OBJECTIVE:
Repeat the material below exactly, line for line.

INFORMATION PROVIDED:
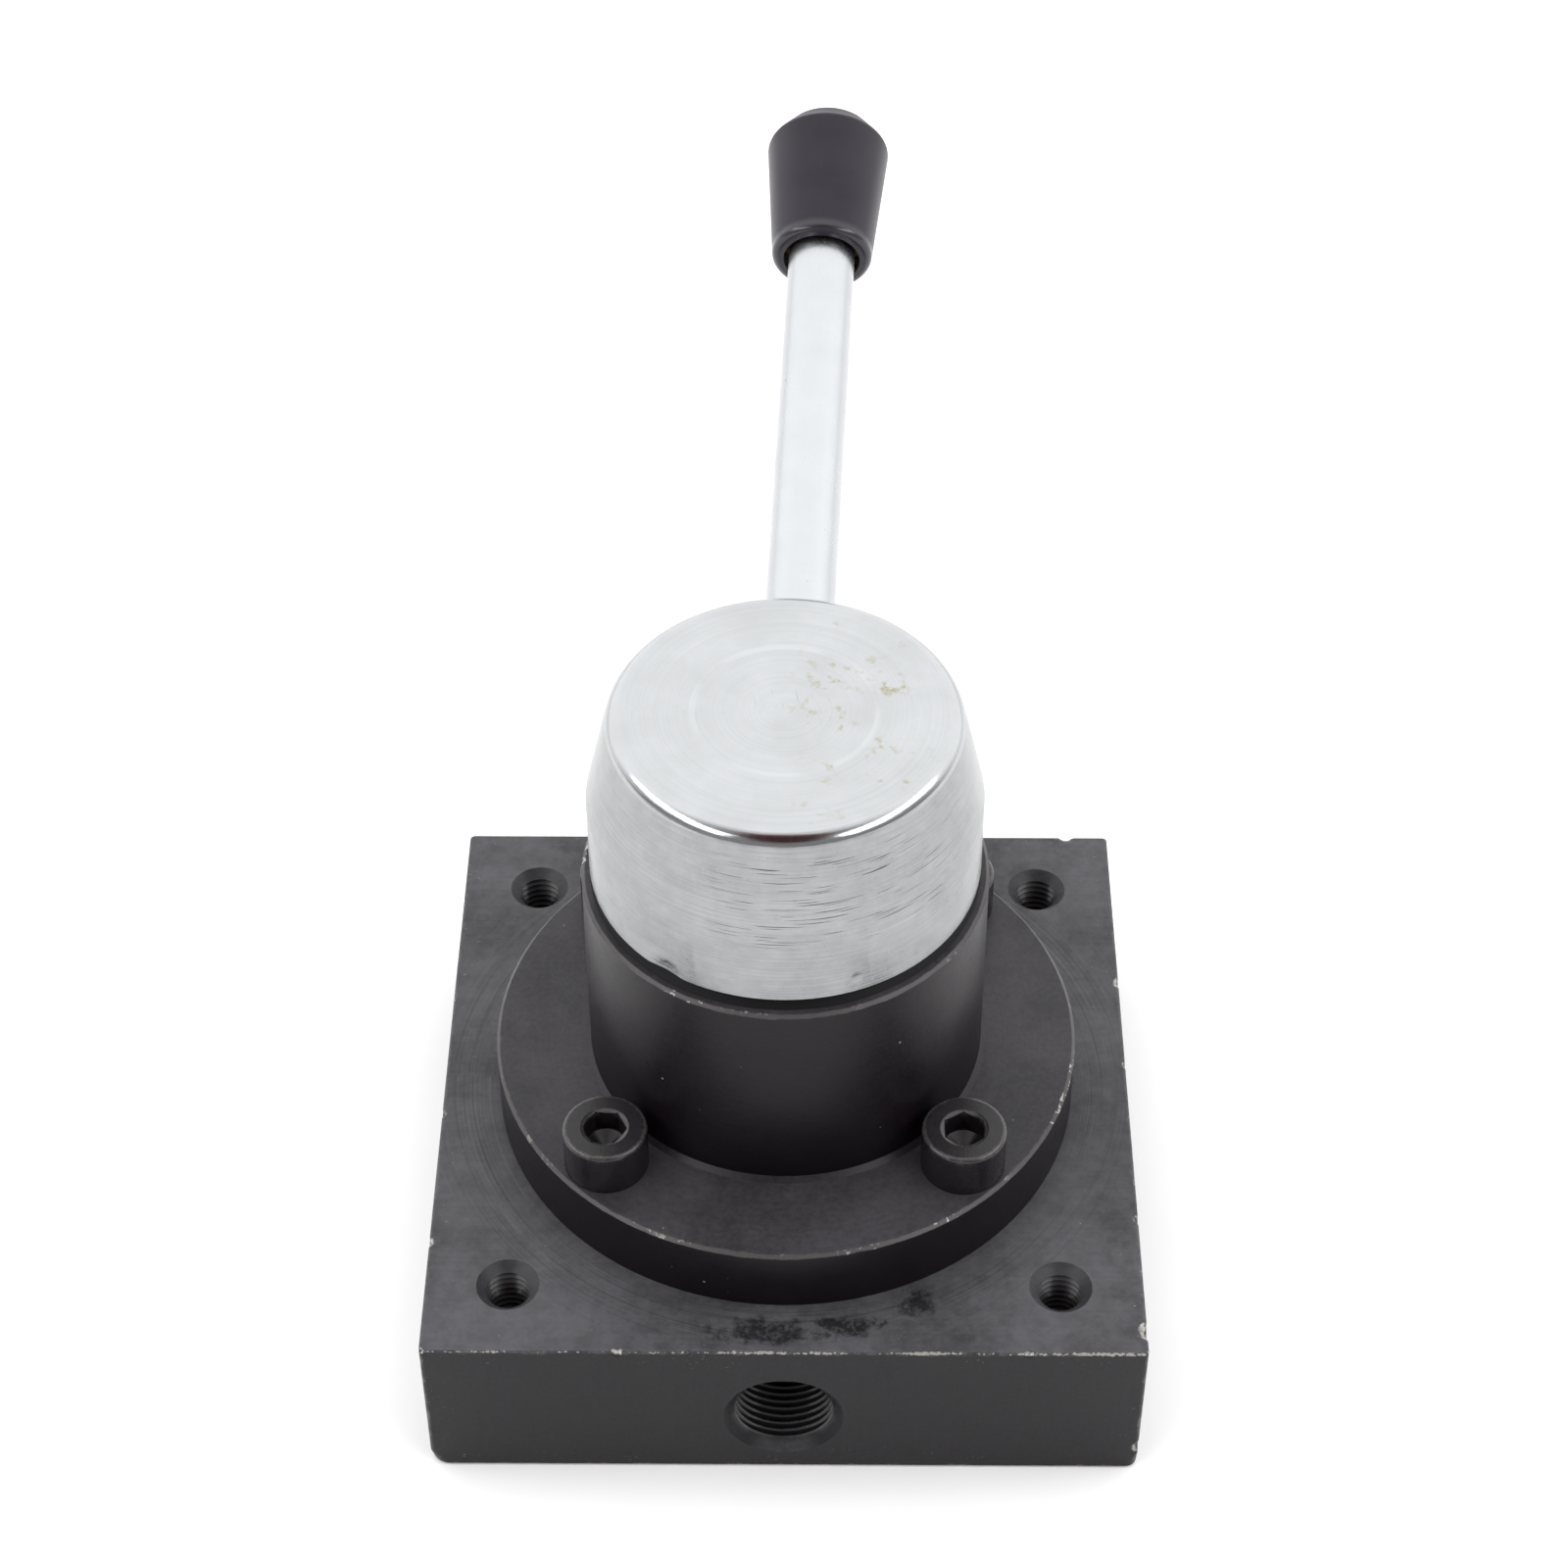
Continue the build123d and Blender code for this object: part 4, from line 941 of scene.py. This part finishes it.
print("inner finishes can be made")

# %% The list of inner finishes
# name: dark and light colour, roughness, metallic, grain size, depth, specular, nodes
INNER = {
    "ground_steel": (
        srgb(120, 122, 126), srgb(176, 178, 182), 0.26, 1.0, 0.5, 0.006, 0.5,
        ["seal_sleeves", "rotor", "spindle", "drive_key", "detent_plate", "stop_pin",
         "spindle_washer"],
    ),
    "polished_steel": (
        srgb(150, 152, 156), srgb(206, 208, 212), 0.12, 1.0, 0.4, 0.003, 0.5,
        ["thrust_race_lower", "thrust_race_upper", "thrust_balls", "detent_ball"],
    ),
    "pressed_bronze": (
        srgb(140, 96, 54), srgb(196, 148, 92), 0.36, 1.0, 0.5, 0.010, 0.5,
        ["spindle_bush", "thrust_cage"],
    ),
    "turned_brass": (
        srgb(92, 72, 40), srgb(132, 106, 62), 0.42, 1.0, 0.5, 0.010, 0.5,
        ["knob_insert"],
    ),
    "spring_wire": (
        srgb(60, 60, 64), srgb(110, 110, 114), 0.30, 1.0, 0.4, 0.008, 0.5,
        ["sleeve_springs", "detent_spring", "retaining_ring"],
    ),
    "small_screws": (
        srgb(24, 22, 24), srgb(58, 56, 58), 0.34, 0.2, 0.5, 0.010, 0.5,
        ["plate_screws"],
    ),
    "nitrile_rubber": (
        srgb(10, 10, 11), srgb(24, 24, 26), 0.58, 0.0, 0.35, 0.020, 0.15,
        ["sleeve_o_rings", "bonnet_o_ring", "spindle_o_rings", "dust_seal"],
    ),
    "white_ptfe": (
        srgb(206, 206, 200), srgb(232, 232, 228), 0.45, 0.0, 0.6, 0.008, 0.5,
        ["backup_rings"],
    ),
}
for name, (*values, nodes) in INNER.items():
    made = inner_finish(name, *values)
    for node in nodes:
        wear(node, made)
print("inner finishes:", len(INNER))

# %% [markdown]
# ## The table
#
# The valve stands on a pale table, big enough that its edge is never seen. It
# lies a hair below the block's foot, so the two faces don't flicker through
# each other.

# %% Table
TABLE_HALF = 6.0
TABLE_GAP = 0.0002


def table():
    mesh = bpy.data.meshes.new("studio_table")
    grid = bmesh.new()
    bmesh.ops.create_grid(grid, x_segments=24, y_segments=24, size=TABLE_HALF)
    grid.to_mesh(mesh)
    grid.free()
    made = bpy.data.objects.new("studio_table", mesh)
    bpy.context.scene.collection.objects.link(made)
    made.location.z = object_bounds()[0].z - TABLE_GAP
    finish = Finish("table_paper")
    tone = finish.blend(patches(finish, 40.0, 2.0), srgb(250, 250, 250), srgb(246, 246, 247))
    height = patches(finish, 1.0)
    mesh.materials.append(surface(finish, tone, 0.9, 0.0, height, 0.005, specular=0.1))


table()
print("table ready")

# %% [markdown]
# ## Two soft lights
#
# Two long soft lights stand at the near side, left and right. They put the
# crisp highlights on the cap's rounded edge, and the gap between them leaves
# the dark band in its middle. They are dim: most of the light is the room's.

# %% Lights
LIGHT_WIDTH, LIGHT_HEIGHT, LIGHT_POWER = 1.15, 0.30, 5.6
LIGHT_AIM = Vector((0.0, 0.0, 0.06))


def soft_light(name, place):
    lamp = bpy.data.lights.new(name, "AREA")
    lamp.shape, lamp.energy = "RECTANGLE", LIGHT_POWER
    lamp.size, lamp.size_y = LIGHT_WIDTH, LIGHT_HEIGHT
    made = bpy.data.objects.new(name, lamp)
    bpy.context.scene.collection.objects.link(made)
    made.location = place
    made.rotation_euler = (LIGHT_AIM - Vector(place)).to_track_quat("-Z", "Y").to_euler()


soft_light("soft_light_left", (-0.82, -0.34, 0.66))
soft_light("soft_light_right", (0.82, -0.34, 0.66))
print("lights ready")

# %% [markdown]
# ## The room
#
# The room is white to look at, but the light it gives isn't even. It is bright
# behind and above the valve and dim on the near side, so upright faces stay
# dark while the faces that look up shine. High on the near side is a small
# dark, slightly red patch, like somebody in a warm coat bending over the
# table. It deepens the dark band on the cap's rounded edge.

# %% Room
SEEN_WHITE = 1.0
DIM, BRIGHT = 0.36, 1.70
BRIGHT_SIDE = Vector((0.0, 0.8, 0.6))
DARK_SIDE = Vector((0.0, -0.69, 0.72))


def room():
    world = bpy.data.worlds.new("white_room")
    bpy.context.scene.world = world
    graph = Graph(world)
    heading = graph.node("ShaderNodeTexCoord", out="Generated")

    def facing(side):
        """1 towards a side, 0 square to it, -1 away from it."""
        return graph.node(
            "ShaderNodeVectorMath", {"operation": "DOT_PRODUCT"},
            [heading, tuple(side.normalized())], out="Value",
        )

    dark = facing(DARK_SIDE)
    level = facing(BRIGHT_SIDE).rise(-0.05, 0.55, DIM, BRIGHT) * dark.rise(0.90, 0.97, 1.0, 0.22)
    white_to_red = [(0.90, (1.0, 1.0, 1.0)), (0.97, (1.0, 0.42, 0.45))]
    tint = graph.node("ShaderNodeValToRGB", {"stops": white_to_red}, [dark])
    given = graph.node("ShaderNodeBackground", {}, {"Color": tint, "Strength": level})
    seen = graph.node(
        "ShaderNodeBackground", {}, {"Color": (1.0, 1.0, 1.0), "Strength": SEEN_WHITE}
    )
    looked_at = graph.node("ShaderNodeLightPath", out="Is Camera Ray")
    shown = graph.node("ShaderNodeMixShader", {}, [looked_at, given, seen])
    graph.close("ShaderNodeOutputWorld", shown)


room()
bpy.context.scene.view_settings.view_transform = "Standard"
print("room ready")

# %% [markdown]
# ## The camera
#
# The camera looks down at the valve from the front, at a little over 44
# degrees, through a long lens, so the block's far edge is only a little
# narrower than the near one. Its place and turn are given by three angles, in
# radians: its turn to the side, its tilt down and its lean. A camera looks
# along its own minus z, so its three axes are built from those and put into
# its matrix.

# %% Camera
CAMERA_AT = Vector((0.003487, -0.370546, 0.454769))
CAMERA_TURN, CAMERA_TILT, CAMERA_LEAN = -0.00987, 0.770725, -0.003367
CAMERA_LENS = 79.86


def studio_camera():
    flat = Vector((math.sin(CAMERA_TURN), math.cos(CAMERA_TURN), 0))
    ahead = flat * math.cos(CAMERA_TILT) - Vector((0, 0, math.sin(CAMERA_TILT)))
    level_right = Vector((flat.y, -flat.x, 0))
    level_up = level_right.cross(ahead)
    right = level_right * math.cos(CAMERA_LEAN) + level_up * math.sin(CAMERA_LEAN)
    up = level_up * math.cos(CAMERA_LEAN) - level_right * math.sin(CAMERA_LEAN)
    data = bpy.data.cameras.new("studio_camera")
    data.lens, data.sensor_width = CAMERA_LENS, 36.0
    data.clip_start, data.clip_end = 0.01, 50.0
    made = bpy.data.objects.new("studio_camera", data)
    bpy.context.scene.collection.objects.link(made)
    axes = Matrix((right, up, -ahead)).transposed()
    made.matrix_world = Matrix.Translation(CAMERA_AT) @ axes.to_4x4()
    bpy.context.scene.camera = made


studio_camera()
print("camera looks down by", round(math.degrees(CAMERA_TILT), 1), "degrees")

ANSWER TO THIS PROBLEM:
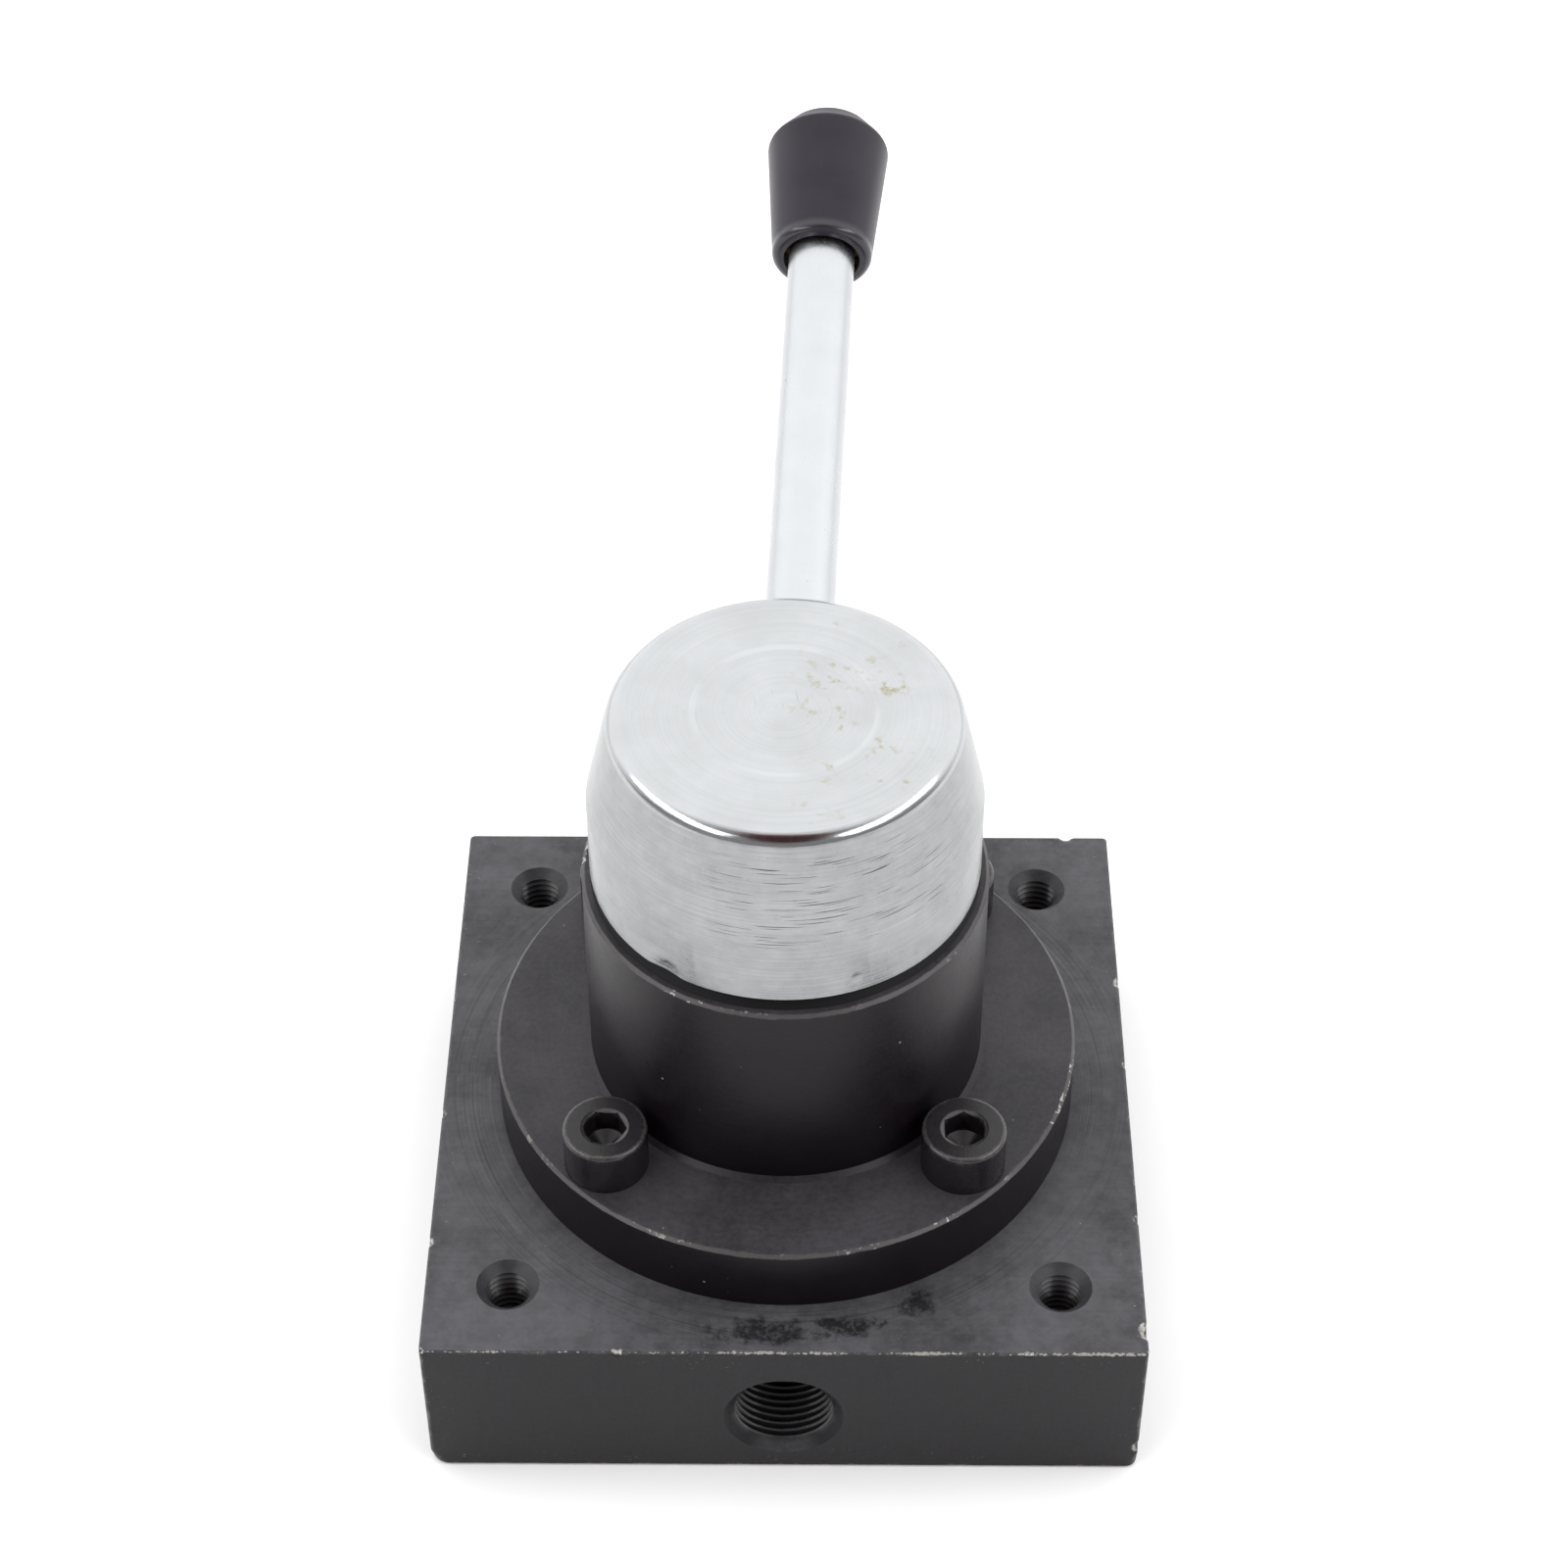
Continue the build123d and Blender code for this object: part 4, from line 941 of scene.py. This part finishes it.
print("inner finishes can be made")

# %% The list of inner finishes
# name: dark and light colour, roughness, metallic, grain size, depth, specular, nodes
INNER = {
    "ground_steel": (
        srgb(120, 122, 126), srgb(176, 178, 182), 0.26, 1.0, 0.5, 0.006, 0.5,
        ["seal_sleeves", "rotor", "spindle", "drive_key", "detent_plate", "stop_pin",
         "spindle_washer"],
    ),
    "polished_steel": (
        srgb(150, 152, 156), srgb(206, 208, 212), 0.12, 1.0, 0.4, 0.003, 0.5,
        ["thrust_race_lower", "thrust_race_upper", "thrust_balls", "detent_ball"],
    ),
    "pressed_bronze": (
        srgb(140, 96, 54), srgb(196, 148, 92), 0.36, 1.0, 0.5, 0.010, 0.5,
        ["spindle_bush", "thrust_cage"],
    ),
    "turned_brass": (
        srgb(92, 72, 40), srgb(132, 106, 62), 0.42, 1.0, 0.5, 0.010, 0.5,
        ["knob_insert"],
    ),
    "spring_wire": (
        srgb(60, 60, 64), srgb(110, 110, 114), 0.30, 1.0, 0.4, 0.008, 0.5,
        ["sleeve_springs", "detent_spring", "retaining_ring"],
    ),
    "small_screws": (
        srgb(24, 22, 24), srgb(58, 56, 58), 0.34, 0.2, 0.5, 0.010, 0.5,
        ["plate_screws"],
    ),
    "nitrile_rubber": (
        srgb(10, 10, 11), srgb(24, 24, 26), 0.58, 0.0, 0.35, 0.020, 0.15,
        ["sleeve_o_rings", "bonnet_o_ring", "spindle_o_rings", "dust_seal"],
    ),
    "white_ptfe": (
        srgb(206, 206, 200), srgb(232, 232, 228), 0.45, 0.0, 0.6, 0.008, 0.5,
        ["backup_rings"],
    ),
}
for name, (*values, nodes) in INNER.items():
    made = inner_finish(name, *values)
    for node in nodes:
        wear(node, made)
print("inner finishes:", len(INNER))

# %% [markdown]
# ## The table
#
# The valve stands on a pale table, big enough that its edge is never seen. It
# lies a hair below the block's foot, so the two faces don't flicker through
# each other.

# %% Table
TABLE_HALF = 6.0
TABLE_GAP = 0.0002


def table():
    mesh = bpy.data.meshes.new("studio_table")
    grid = bmesh.new()
    bmesh.ops.create_grid(grid, x_segments=24, y_segments=24, size=TABLE_HALF)
    grid.to_mesh(mesh)
    grid.free()
    made = bpy.data.objects.new("studio_table", mesh)
    bpy.context.scene.collection.objects.link(made)
    made.location.z = object_bounds()[0].z - TABLE_GAP
    finish = Finish("table_paper")
    tone = finish.blend(patches(finish, 40.0, 2.0), srgb(250, 250, 250), srgb(246, 246, 247))
    height = patches(finish, 1.0)
    mesh.materials.append(surface(finish, tone, 0.9, 0.0, height, 0.005, specular=0.1))


table()
print("table ready")

# %% [markdown]
# ## Two soft lights
#
# Two long soft lights stand at the near side, left and right. They put the
# crisp highlights on the cap's rounded edge, and the gap between them leaves
# the dark band in its middle. They are dim: most of the light is the room's.

# %% Lights
LIGHT_WIDTH, LIGHT_HEIGHT, LIGHT_POWER = 1.15, 0.30, 5.6
LIGHT_AIM = Vector((0.0, 0.0, 0.06))


def soft_light(name, place):
    lamp = bpy.data.lights.new(name, "AREA")
    lamp.shape, lamp.energy = "RECTANGLE", LIGHT_POWER
    lamp.size, lamp.size_y = LIGHT_WIDTH, LIGHT_HEIGHT
    made = bpy.data.objects.new(name, lamp)
    bpy.context.scene.collection.objects.link(made)
    made.location = place
    made.rotation_euler = (LIGHT_AIM - Vector(place)).to_track_quat("-Z", "Y").to_euler()


soft_light("soft_light_left", (-0.82, -0.34, 0.66))
soft_light("soft_light_right", (0.82, -0.34, 0.66))
print("lights ready")

# %% [markdown]
# ## The room
#
# The room is white to look at, but the light it gives isn't even. It is bright
# behind and above the valve and dim on the near side, so upright faces stay
# dark while the faces that look up shine. High on the near side is a small
# dark, slightly red patch, like somebody in a warm coat bending over the
# table. It deepens the dark band on the cap's rounded edge.

# %% Room
SEEN_WHITE = 1.0
DIM, BRIGHT = 0.36, 1.70
BRIGHT_SIDE = Vector((0.0, 0.8, 0.6))
DARK_SIDE = Vector((0.0, -0.69, 0.72))


def room():
    world = bpy.data.worlds.new("white_room")
    bpy.context.scene.world = world
    graph = Graph(world)
    heading = graph.node("ShaderNodeTexCoord", out="Generated")

    def facing(side):
        """1 towards a side, 0 square to it, -1 away from it."""
        return graph.node(
            "ShaderNodeVectorMath", {"operation": "DOT_PRODUCT"},
            [heading, tuple(side.normalized())], out="Value",
        )

    dark = facing(DARK_SIDE)
    level = facing(BRIGHT_SIDE).rise(-0.05, 0.55, DIM, BRIGHT) * dark.rise(0.90, 0.97, 1.0, 0.22)
    white_to_red = [(0.90, (1.0, 1.0, 1.0)), (0.97, (1.0, 0.42, 0.45))]
    tint = graph.node("ShaderNodeValToRGB", {"stops": white_to_red}, [dark])
    given = graph.node("ShaderNodeBackground", {}, {"Color": tint, "Strength": level})
    seen = graph.node(
        "ShaderNodeBackground", {}, {"Color": (1.0, 1.0, 1.0), "Strength": SEEN_WHITE}
    )
    looked_at = graph.node("ShaderNodeLightPath", out="Is Camera Ray")
    shown = graph.node("ShaderNodeMixShader", {}, [looked_at, given, seen])
    graph.close("ShaderNodeOutputWorld", shown)


room()
bpy.context.scene.view_settings.view_transform = "Standard"
print("room ready")

# %% [markdown]
# ## The camera
#
# The camera looks down at the valve from the front, at a little over 44
# degrees, through a long lens, so the block's far edge is only a little
# narrower than the near one. Its place and turn are given by three angles, in
# radians: its turn to the side, its tilt down and its lean. A camera looks
# along its own minus z, so its three axes are built from those and put into
# its matrix.

# %% Camera
CAMERA_AT = Vector((0.003487, -0.370546, 0.454769))
CAMERA_TURN, CAMERA_TILT, CAMERA_LEAN = -0.00987, 0.770725, -0.003367
CAMERA_LENS = 79.86


def studio_camera():
    flat = Vector((math.sin(CAMERA_TURN), math.cos(CAMERA_TURN), 0))
    ahead = flat * math.cos(CAMERA_TILT) - Vector((0, 0, math.sin(CAMERA_TILT)))
    level_right = Vector((flat.y, -flat.x, 0))
    level_up = level_right.cross(ahead)
    right = level_right * math.cos(CAMERA_LEAN) + level_up * math.sin(CAMERA_LEAN)
    up = level_up * math.cos(CAMERA_LEAN) - level_right * math.sin(CAMERA_LEAN)
    data = bpy.data.cameras.new("studio_camera")
    data.lens, data.sensor_width = CAMERA_LENS, 36.0
    data.clip_start, data.clip_end = 0.01, 50.0
    made = bpy.data.objects.new("studio_camera", data)
    bpy.context.scene.collection.objects.link(made)
    axes = Matrix((right, up, -ahead)).transposed()
    made.matrix_world = Matrix.Translation(CAMERA_AT) @ axes.to_4x4()
    bpy.context.scene.camera = made


studio_camera()
print("camera looks down by", round(math.degrees(CAMERA_TILT), 1), "degrees")